Nello stesso anno, l’Aston Martin cambiò gestione e il nuovo presidente, Victor Gauntlett, cancellò il progetto. La Bulldog fu venduta per circa 130.000 sterline ad un ricco collezionista del Medio Oriente.
Dopo la vendita si perse ogni traccia dell’auto. In tempi recenti, il figlio dell’ex amministratore delegato dell’Aston Martin è riuscito a rintracciare la vettura, riacquistata da un collezionista americano.

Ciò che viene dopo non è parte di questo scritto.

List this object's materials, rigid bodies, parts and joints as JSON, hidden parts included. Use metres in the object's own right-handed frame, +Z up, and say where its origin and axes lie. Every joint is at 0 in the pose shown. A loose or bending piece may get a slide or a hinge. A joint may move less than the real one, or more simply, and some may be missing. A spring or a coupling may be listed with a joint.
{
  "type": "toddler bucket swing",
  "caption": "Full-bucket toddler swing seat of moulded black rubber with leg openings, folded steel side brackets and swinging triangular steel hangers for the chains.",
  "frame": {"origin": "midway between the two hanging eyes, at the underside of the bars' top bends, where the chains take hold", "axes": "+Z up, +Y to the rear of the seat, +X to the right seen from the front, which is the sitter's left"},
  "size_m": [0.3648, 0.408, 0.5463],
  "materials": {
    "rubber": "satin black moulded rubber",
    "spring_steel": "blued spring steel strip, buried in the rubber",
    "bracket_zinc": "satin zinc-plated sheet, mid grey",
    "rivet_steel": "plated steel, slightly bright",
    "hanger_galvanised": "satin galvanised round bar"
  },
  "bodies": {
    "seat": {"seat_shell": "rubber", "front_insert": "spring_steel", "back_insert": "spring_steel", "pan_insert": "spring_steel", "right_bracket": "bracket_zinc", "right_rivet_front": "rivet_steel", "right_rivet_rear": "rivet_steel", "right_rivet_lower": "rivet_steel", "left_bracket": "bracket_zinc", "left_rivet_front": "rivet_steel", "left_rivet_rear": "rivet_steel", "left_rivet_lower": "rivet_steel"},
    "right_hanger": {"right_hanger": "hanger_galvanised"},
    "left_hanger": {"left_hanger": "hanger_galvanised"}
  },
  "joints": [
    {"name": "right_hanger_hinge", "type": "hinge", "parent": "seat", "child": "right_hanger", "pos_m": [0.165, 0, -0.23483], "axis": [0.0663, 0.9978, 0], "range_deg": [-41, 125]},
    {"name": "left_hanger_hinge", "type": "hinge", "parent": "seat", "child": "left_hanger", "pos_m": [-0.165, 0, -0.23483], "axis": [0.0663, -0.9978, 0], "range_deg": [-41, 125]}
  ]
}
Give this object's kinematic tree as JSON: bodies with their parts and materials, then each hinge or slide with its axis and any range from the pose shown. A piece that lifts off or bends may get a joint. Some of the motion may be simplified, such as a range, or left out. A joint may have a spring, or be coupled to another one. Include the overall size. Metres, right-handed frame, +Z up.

Opera di ripristino. Durante gli ultimi quarant’anni, la vettura ha subito alcune modifiche. La carrozzeria, che in origine era color argento, è stata riverniciata in due tonalità verde metallizzato, anche i rivestimenti interni sono stati sostituiti, con la pelle beige in luogo della marrone. Alcuni particolari interni come gli interruttori e la leva del cambio sono stati impreziositi da finiture dorate. Inoltre, sono stati montati degli specchietti retrovisori posticci ed un monitor che mostra la visuale posteriore in fase di retromarcia.
Nel 2020 è iniziato un restauro completo della vettura, un intervento di 18 mesi che verrà ultimato prossimamente dall’officina inglese CMC (Classic Motor Cars). Nigel Woodward, amministratore delegato di CMC ha dichiarato: “Vogliamo riportare l’auto alla sua prima configurazione ma potremmo includere componenti e tecnologie moderne per migliorarne l’affidabilità. Intendiamo tuttavia mantenere l’architettura e la configurazione originale dell’auto lavorando con i tecnici che l’hanno sviluppata”.
Quel conto in sospeso. Anche al giorno d’oggi l’Aston Martin Bulldog torna a far parlare di sé. All’inizio del 2021, Richard Gauntlett, figlio di Victor Gauntlett, che aveva interrotto la progettazione della Bulldog, ha aggiornato il motore della vettura annunciando un’iniziativa sensazionale: ripetere il famoso test del MIRA affinché la Bulldog possa finalmente raggiungere le 200 miglia orarie. Nell’impresa sarà coinvolto anche Darren Turner, pilota Aston Martin nel mondiale Endurance.
Il progetto, sponsorizzato da Aston Martin ci riporta in una dimensione romantica, tipica del motorismo britannico. Non capita di frequente che alcuni appassionati e la Casa madre lavorino fianco a fianco per consentire ad un’auto, la Bulldog, di scrivere una pagina importante nella storia dell’automobilismo, a partire da quel capitolo rimasto in sospeso quarant’anni fa.